Brief.
Begin with the first line of the listing and quote every line through the one containing "COAT = 0.08"; give only those lines.

Material provided.

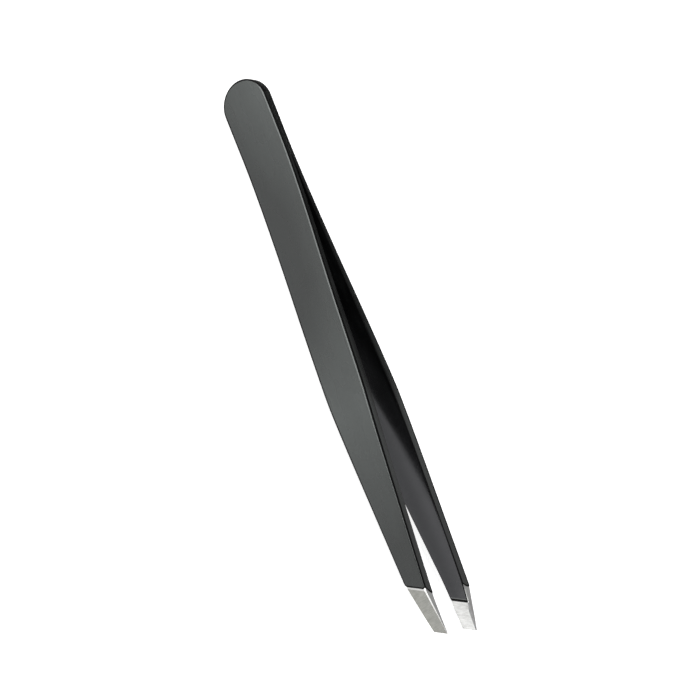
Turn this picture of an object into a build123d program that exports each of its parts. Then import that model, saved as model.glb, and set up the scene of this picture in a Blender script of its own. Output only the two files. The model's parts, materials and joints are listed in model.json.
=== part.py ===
from build123d import *
import os
from math import atan2, cos, sin

# Slant tweezers: two steel arms, welded face to face at the head and sprung apart towards the tips,
# with an enamel coat that is ground away at the tips. They lie on the long edges of the arms.
# X runs from the head to the tips, Y is the squeezing direction and Z is the width of the arms.
# Each shape is made with its stations measured from the head end and its width about Z = 0, and the
# last step moves it so that the origin is under the middle of the tweezers. Lengths are in mm.

LENGTH = 95.0
HEAD_WIDTH = 8.44
HEAD_RADIUS = HEAD_WIDTH / 2
COAT = 0.08

# Side view of one enamelled arm: (station, distance from the plane midway between the arms).
HEAD_HALF_THICKNESS = 0.98
HEAD_FLAT_END = 12.0
OUTER_FACE = [(20.0, 1.32), (30.0, 2.24), (40.0, 3.32), (50.0, 4.26), (57.0, 4.86), (72.0, 5.58), (88.0, 6.15)]
CROTCH = 14.6
INNER_FACE = [(24.0, 0.60), (36.0, 1.70), (48.0, 2.52), (60.0, 3.40), (75.0, 4.13), (86.0, 4.48)]
OUTER_END_SLOPE = 0.034
CROTCH_SLOPE = 0.04
CROTCH_MEAN_SLOPE = 0.06
INNER_END_SLOPE = 0.03
GROUND_FLAT_START = (91.1, 4.06)
TIP_HALF_GAP = 3.92
TIP_EDGE_THICKNESS = 0.20

# Front view: (station, half width) of the enamelled arm, and the corners of the bare slanting tip.
WAIST = [(20.0, 4.11), (35.0, 3.87), (48.0, 3.76)]
SHOULDER = (55.5, 3.64)
SHOULDER_SLOPE = 0.03
TIP_HALF_WIDTH = 0.985
LOW_CORNER_STATION = 93.88
HIGH_CORNER_STATION = LENGTH

# The enamel ends on slanting lines: outside and at the sides where the bevel starts, inside further on.
BEVEL_LINE = (86.9, 6.12)
ENAMEL_END_INSIDE = 89.75
INNER_COAT_REACH = 4.8

# Spring end: each blade bends about a line across its arm.
HINGE_STATION = 20.0
HINGE_GAP = 0.10

# Two spot welds join the arms inside the head.
WELD_STATIONS = [4.4, 9.6]
WELD_RADIUS = 1.5
WELD_HALF_DEPTH = 0.45
WELD_CHAMFER = 0.2

# Blocks and sketches that are cut or intersected run this far past the tweezers.
REACH = 30.0
SPARE = 2.0

SLANT = atan2(HIGH_CORNER_STATION - LOW_CORNER_STATION, 2 * TIP_HALF_WIDTH)
TIP_STATION = (HIGH_CORNER_STATION + LOW_CORNER_STATION) / 2
SLANT_DIRECTION = Vector(sin(SLANT), 0, cos(SLANT))


def at_front(station, distance):
    """A point of the front arm at mid width, from its place in the side view."""
    return Vector(station, -distance, 0)


def side_block(inset):
    """The front arm's side view, inset on its outer and inner faces, as a block across the width."""
    head_face = inset - HEAD_HALF_THICKNESS
    outer = [(HEAD_FLAT_END, head_face)] + [(x, inset - y) for x, y in OUTER_FACE]
    crotch = CROTCH - inset / CROTCH_MEAN_SLOPE
    inner = [(crotch, 0.0)] + [(x, -y - inset) for x, y in INNER_FACE]
    past_tip = LENGTH + SPARE
    with BuildSketch(Plane.XY) as sketch:
        with BuildLine():
            Polyline((crotch, 0.0), (-SPARE, 0.0), (-SPARE, head_face), outer[0])
            outer_face = Spline(*outer, tangents=[(1, 0), (1, -OUTER_END_SLOPE)])
            Polyline(
                outer_face @ 1,
                (past_tip, outer[-1][1]),
                (past_tip, -TIP_HALF_GAP),
                (TIP_STATION, -TIP_HALF_GAP),
                (GROUND_FLAT_START[0], -GROUND_FLAT_START[1]),
                inner[-1],
            )
            Spline(*inner, tangents=[(1, -CROTCH_SLOPE), (1, -INNER_END_SLOPE)])
        make_face()
    return extrude(sketch.sketch, amount=REACH, both=True)


def front_block(inset):
    """The arms' front view, inset all round, as a block that reaches to the front."""
    edge = [(HEAD_RADIUS, HEAD_RADIUS - inset)] + [(x, y - inset) for x, y in WAIST + [SHOULDER]]
    tip = TIP_HALF_WIDTH + COAT - inset
    with BuildSketch(Plane.XZ) as sketch:
        with BuildLine():
            upper = Spline(*edge, tangents=[(1, 0), (1, -SHOULDER_SLOPE)])
            lower = Spline(*[(x, -y) for x, y in edge], tangents=[(1, 0), (1, SHOULDER_SLOPE)])
            Polyline(upper @ 1, (HIGH_CORNER_STATION, tip), (LOW_CORNER_STATION, -tip), lower @ 1)
            ThreePointArc(upper @ 0, (inset, 0), lower @ 0)
        make_face()
    return extrude(sketch.sketch, amount=REACH)


def arm_blank(inset):
    """The whole front arm before grinding, inset from its enamelled size."""
    return side_block(inset) & front_block(inset)


def slanting_cut(edge, face, towards):
    """A block beyond the plane through two slanting lines of the front arm."""
    normal = SLANT_DIRECTION.cross(face - edge).normalized()
    if normal.dot(towards) < 0:
        normal = -normal
    plane = Plane(origin=face, x_dir=SLANT_DIRECTION, z_dir=normal)
    return extrude(plane * Rectangle(4 * REACH, 4 * REACH), amount=REACH)


def bevel_waste():
    """The outside of the tip, ground away down to the slanting edge."""
    edge = at_front(TIP_STATION, TIP_HALF_GAP + TIP_EDGE_THICKNESS)
    return slanting_cut(edge, at_front(*BEVEL_LINE), Vector(0, -1, 0))


def beyond(station):
    """Everything beyond a slanting plane across the front arm."""
    return slanting_cut(at_front(station, 0), at_front(station, 1), Vector(1, 0, 0))


def bare_zone():
    """Where the enamel is ground away: beyond the bevel's line, but further on over the inner face."""
    inner_side = Pos(LENGTH, 0, 0) * Box(2 * REACH, 2 * INNER_COAT_REACH, 2 * REACH)
    inner_coat = (front_block(COAT) & inner_side) - beyond(ENAMEL_END_INSIDE)
    return beyond(BEVEL_LINE[0]) - inner_coat


def stretch(start, end):
    """A block that holds everything between two stations."""
    length = end - start
    return Pos(start + length / 2, 0, 0) * Box(length, 2 * REACH, 2 * REACH)


def rear_of(shape):
    """The rear arm's copy of a front arm's shape."""
    return mirror(shape, about=Plane.XZ)


def weld_nugget(station):
    """One spot weld: a short disc of fused metal across the joint between the arms."""
    disc = Rot(90, 0, 0) * Cylinder(WELD_RADIUS, 2 * WELD_HALF_DEPTH)
    rims = disc.edges().filter_by(GeomType.CIRCLE)
    return Pos(station, 0, 0) * chamfer(rims, WELD_CHAMFER)


root = stretch(-SPARE, HINGE_STATION - HINGE_GAP / 2)
blade = stretch(HINGE_STATION + HINGE_GAP / 2, LENGTH + SPARE)
enamelled = arm_blank(0.0)
steel = arm_blank(COAT)
welds = [weld_nugget(station) for station in WELD_STATIONS]

arm_root = steel & root
for nugget in welds:
    arm_root -= nugget
arm_blade = (steel & blade) - bevel_waste()
blade_enamel = (enamelled & blade) - steel - bare_zone()
head_coat = enamelled & root
head_enamel = head_coat + rear_of(head_coat) - (steel & root) - rear_of(steel & root)

nodes = {
    "front_arm_root": arm_root,
    "rear_arm_root": rear_of(arm_root),
    "front_arm_blade": arm_blade,
    "rear_arm_blade": rear_of(arm_blade),
    "head_weld": Compound(welds),
    "head_enamel": head_enamel,
    "front_blade_enamel": blade_enamel,
    "rear_blade_enamel": rear_of(blade_enamel),
}

os.makedirs("parts", exist_ok=True)
for name, shape in nodes.items():
    export_step(Pos(-LENGTH / 2, 0, HEAD_RADIUS) * shape, f"parts/{name}.step")
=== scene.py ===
import json
from math import atan2, cos, pi, radians, sin, sqrt, tan
import bmesh
import bpy
import numpy as np
from mathutils import Matrix, Vector


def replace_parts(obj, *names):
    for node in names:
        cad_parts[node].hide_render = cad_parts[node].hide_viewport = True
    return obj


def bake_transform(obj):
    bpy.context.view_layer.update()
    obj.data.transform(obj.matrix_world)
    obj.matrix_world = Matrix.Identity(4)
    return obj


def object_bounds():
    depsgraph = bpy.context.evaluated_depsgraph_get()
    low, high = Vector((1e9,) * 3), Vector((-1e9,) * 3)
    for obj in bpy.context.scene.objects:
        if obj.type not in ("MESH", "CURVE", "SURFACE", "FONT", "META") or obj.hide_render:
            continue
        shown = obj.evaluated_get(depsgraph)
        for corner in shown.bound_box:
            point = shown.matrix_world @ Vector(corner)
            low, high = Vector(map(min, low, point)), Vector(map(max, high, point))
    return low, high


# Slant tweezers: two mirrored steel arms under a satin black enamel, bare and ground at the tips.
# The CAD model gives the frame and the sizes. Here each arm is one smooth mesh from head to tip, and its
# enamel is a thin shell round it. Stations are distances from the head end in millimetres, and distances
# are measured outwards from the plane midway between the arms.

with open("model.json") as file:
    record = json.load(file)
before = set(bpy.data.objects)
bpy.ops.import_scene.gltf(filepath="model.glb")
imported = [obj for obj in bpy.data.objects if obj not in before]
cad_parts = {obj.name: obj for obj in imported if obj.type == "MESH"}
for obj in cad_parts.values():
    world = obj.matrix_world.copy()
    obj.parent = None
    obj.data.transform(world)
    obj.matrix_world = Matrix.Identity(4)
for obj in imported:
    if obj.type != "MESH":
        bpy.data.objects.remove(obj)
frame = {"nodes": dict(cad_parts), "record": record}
cad_low, cad_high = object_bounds()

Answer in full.
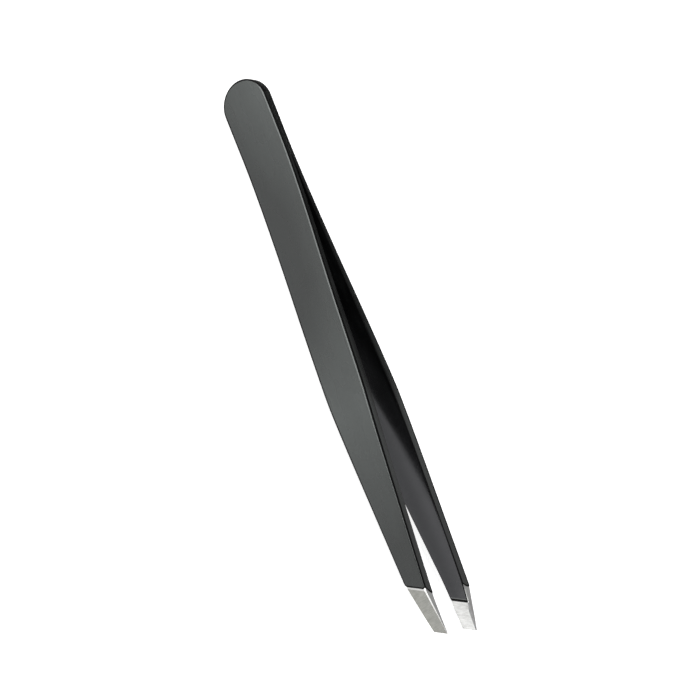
Turn this picture of an object into a build123d program that exports each of its parts. Then import that model, saved as model.glb, and set up the scene of this picture in a Blender script of its own. Output only the two files. The model's parts, materials and joints are listed in model.json.
=== part.py ===
from build123d import *
import os
from math import atan2, cos, sin

# Slant tweezers: two steel arms, welded face to face at the head and sprung apart towards the tips,
# with an enamel coat that is ground away at the tips. They lie on the long edges of the arms.
# X runs from the head to the tips, Y is the squeezing direction and Z is the width of the arms.
# Each shape is made with its stations measured from the head end and its width about Z = 0, and the
# last step moves it so that the origin is under the middle of the tweezers. Lengths are in mm.

LENGTH = 95.0
HEAD_WIDTH = 8.44
HEAD_RADIUS = HEAD_WIDTH / 2
COAT = 0.08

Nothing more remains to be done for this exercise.